──────── Entries supplied

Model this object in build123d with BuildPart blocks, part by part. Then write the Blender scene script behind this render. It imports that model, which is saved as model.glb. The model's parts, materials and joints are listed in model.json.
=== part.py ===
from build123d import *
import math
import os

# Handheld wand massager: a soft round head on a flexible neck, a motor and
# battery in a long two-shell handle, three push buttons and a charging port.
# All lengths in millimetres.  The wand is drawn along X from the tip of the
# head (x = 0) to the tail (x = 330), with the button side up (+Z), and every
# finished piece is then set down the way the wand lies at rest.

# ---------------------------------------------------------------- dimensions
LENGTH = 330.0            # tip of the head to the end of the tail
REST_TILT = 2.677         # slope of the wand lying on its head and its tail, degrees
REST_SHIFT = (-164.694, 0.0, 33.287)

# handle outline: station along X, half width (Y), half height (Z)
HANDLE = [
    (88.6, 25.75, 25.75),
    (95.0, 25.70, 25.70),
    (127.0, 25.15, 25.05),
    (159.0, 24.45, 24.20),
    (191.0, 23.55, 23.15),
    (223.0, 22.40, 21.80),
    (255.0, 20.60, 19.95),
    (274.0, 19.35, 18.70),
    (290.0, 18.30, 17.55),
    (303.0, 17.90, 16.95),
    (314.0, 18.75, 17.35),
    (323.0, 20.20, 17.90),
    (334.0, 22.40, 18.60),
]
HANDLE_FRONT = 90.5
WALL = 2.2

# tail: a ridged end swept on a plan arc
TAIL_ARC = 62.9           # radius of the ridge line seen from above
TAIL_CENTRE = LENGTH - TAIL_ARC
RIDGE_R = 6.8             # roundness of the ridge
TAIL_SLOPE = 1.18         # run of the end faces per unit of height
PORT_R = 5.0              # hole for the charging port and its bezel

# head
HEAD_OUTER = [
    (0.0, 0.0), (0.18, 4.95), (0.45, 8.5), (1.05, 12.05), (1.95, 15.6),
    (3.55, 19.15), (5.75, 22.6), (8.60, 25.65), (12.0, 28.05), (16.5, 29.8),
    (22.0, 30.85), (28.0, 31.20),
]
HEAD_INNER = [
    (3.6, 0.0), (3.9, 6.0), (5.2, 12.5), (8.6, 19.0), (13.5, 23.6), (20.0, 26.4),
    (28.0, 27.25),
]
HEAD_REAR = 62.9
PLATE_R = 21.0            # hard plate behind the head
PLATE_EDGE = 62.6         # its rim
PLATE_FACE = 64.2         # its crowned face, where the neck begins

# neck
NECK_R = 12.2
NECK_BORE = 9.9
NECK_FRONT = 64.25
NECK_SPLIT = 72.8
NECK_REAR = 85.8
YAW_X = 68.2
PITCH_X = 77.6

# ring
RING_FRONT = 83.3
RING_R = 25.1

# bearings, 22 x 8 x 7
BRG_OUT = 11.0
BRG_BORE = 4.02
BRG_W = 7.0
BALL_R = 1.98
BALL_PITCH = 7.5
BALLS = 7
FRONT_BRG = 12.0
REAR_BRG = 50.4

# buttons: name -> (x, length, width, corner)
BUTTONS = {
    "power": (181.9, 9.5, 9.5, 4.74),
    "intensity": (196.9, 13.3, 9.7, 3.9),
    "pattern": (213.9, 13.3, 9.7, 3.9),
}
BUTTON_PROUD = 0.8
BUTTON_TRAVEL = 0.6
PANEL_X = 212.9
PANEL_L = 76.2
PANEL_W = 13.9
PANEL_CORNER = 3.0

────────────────
──────── Entries supplied

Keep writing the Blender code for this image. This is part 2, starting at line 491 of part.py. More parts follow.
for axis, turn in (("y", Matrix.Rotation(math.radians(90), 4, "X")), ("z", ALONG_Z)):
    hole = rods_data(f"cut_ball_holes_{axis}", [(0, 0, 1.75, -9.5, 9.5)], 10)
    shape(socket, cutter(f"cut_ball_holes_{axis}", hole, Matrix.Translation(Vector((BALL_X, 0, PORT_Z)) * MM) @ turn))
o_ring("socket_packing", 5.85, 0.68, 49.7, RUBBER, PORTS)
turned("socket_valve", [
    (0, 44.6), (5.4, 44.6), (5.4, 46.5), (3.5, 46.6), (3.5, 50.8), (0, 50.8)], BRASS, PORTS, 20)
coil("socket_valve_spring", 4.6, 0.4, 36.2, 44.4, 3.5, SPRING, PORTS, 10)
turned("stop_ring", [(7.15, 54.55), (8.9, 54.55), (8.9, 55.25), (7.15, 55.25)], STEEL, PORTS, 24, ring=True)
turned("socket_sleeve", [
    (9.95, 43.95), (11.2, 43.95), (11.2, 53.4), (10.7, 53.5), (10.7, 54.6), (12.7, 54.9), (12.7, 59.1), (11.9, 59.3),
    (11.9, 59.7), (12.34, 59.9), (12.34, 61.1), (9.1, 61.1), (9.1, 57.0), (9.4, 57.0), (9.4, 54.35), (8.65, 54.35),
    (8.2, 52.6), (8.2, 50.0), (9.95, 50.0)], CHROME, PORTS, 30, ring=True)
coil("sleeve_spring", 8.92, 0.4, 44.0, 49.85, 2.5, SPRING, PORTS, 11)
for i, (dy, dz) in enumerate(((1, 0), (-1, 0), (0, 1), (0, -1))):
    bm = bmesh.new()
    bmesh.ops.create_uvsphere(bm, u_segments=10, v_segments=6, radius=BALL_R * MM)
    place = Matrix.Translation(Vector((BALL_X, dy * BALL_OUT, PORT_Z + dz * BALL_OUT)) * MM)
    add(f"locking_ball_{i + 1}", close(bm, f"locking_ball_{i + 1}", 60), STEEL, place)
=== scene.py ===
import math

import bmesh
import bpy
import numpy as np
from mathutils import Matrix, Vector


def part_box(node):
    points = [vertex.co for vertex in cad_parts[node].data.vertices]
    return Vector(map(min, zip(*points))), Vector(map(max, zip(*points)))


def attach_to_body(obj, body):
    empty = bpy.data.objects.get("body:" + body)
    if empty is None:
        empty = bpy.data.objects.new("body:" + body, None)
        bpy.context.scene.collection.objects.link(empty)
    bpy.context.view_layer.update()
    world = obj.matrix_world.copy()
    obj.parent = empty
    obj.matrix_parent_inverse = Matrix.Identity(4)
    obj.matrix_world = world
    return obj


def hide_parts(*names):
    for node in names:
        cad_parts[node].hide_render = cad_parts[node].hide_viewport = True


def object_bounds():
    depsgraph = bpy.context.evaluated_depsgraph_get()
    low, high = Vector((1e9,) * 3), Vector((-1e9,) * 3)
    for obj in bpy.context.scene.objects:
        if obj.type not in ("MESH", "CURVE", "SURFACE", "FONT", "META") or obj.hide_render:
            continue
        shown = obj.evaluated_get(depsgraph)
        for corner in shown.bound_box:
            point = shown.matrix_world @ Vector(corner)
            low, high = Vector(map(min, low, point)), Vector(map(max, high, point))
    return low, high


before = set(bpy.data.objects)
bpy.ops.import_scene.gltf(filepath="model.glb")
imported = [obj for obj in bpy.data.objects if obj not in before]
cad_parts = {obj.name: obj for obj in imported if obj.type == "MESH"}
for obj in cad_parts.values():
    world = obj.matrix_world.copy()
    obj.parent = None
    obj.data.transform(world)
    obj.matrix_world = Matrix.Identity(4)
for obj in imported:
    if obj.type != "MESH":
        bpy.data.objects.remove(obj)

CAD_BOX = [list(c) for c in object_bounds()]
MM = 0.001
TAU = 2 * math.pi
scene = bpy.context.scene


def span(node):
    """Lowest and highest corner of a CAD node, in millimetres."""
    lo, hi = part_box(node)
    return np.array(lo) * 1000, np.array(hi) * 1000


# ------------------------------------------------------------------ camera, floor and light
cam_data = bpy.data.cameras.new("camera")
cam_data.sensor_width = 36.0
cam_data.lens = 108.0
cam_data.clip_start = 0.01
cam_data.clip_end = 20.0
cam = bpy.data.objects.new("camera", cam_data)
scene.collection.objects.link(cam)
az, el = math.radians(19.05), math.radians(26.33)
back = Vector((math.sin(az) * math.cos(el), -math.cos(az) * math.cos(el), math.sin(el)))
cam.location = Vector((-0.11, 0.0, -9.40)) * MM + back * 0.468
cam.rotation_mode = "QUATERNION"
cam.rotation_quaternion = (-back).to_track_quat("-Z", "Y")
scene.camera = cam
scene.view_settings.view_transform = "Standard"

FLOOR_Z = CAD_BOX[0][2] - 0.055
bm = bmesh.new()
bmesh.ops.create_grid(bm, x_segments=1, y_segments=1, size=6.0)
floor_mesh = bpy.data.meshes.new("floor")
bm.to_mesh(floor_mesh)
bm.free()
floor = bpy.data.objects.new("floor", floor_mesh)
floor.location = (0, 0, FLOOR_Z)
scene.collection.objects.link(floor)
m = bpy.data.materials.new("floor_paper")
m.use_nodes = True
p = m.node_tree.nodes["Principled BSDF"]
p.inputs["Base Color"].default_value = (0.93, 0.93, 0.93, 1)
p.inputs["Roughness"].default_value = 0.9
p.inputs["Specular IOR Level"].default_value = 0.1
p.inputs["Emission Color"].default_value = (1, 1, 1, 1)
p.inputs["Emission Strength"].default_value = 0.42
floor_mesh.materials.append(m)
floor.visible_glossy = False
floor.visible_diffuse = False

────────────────

■ **Exercise directions**: Exactly and only the lines from the line with "SPRING, PORTS, 11)" to the line with "for corner in", both included, are to be printed.

■ **Expected answer**:
coil("sleeve_spring", 8.92, 0.4, 44.0, 49.85, 2.5, SPRING, PORTS, 11)
for i, (dy, dz) in enumerate(((1, 0), (-1, 0), (0, 1), (0, -1))):
    bm = bmesh.new()
    bmesh.ops.create_uvsphere(bm, u_segments=10, v_segments=6, radius=BALL_R * MM)
    place = Matrix.Translation(Vector((BALL_X, dy * BALL_OUT, PORT_Z + dz * BALL_OUT)) * MM)
    add(f"locking_ball_{i + 1}", close(bm, f"locking_ball_{i + 1}", 60), STEEL, place)
=== scene.py ===
import math

import bmesh
import bpy
import numpy as np
from mathutils import Matrix, Vector


def part_box(node):
    points = [vertex.co for vertex in cad_parts[node].data.vertices]
    return Vector(map(min, zip(*points))), Vector(map(max, zip(*points)))


def attach_to_body(obj, body):
    empty = bpy.data.objects.get("body:" + body)
    if empty is None:
        empty = bpy.data.objects.new("body:" + body, None)
        bpy.context.scene.collection.objects.link(empty)
    bpy.context.view_layer.update()
    world = obj.matrix_world.copy()
    obj.parent = empty
    obj.matrix_parent_inverse = Matrix.Identity(4)
    obj.matrix_world = world
    return obj


def hide_parts(*names):
    for node in names:
        cad_parts[node].hide_render = cad_parts[node].hide_viewport = True


def object_bounds():
    depsgraph = bpy.context.evaluated_depsgraph_get()
    low, high = Vector((1e9,) * 3), Vector((-1e9,) * 3)
    for obj in bpy.context.scene.objects:
        if obj.type not in ("MESH", "CURVE", "SURFACE", "FONT", "META") or obj.hide_render:
            continue
        shown = obj.evaluated_get(depsgraph)
        for corner in shown.bound_box:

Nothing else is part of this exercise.